**GIVEN REQUEST:** Keep only the lines from the top of the listing through the one with "of an outline.", and reproduce them unaltered.

**SUPPLIED INFORMATION:**
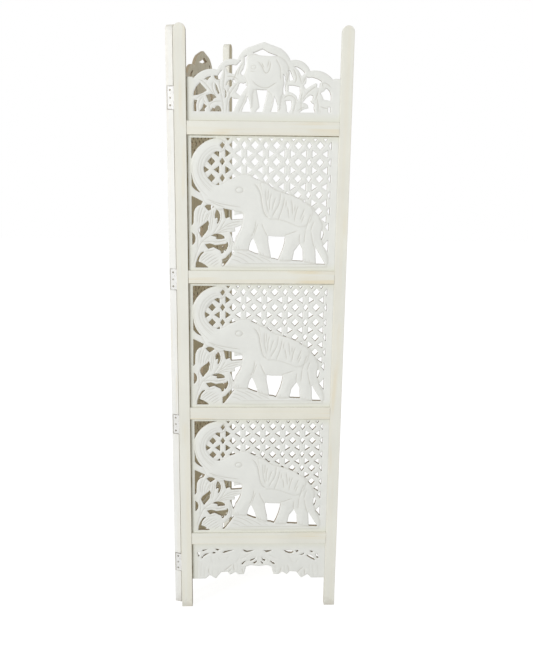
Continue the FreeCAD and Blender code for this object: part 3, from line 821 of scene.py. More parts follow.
def board_loops(outline, gaps, punches=(), zone=(), least_area=0.0):
    """Closed loops round the wood that is left when gaps, and punches in a zone, are sawn out of an outline.

    Where a punched hole is smaller than the least area, its wood stays."""
    loops = [loop for loop in (outline, zone, *gaps, *punches) if len(loop)]
    places, triangles, _ = drawn_triangles(*joined_loops(loops), 1e-4)
    corners = places[np.array(triangles)]
    middles = corners.mean(1)
    turns = doubled_areas(corners)
    wood = within(middles, outline)
    for gap in gaps:
        wood &= ~within(middles, gap)
    punched = np.zeros(len(middles), bool)
    for punch in punches:
        punched |= within(middles, punch)
    punched &= within(middles, zone) & wood
    solid = list(np.flatnonzero(wood & ~punched))
    loose = list(np.flatnonzero(punched))
    sharing = {}
    for number in loose:
        for side in sides(triangles[number]):
            sharing.setdefault(frozenset(side), []).append(number)
    seen = set()
    for number in loose:
        if number in seen:
            continue
        hole, queue = [], [number]
        seen.add(number)
        while queue:
            here = queue.pop()
            hole.append(here)
            for other in {n for side in sides(triangles[here]) for n in sharing[frozenset(side)]} - seen:
                seen.add(other)
                queue.append(other)
        if np.abs(turns[hole]).sum() / 2 < least_area:
            solid += hole
    following = {}
    for number in solid:
        face = triangles[number] if turns[number] >= 0 else triangles[number][::-1]
        for a, b in sides(face):
            following.setdefault(a, []).append(b)
    rim = {a: [b for b in ends if a not in following.get(b, ())] for a, ends in following.items()}
    loops = []
    while any(rim.values()):
        start = next(a for a, ends in rim.items() if ends)
        loop, here = [start], rim[start].pop()
        while here != start:
            loop.append(here)
            here = rim[here].pop()
        loops.append([tuple(places[v]) for v in loop])
    return loops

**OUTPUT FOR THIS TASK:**
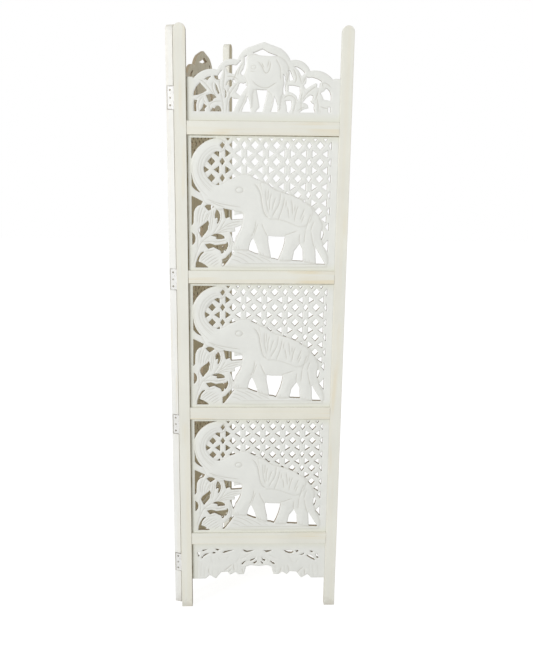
Continue the FreeCAD and Blender code for this object: part 3, from line 821 of scene.py. More parts follow.
def board_loops(outline, gaps, punches=(), zone=(), least_area=0.0):
    """Closed loops round the wood that is left when gaps, and punches in a zone, are sawn out of an outline.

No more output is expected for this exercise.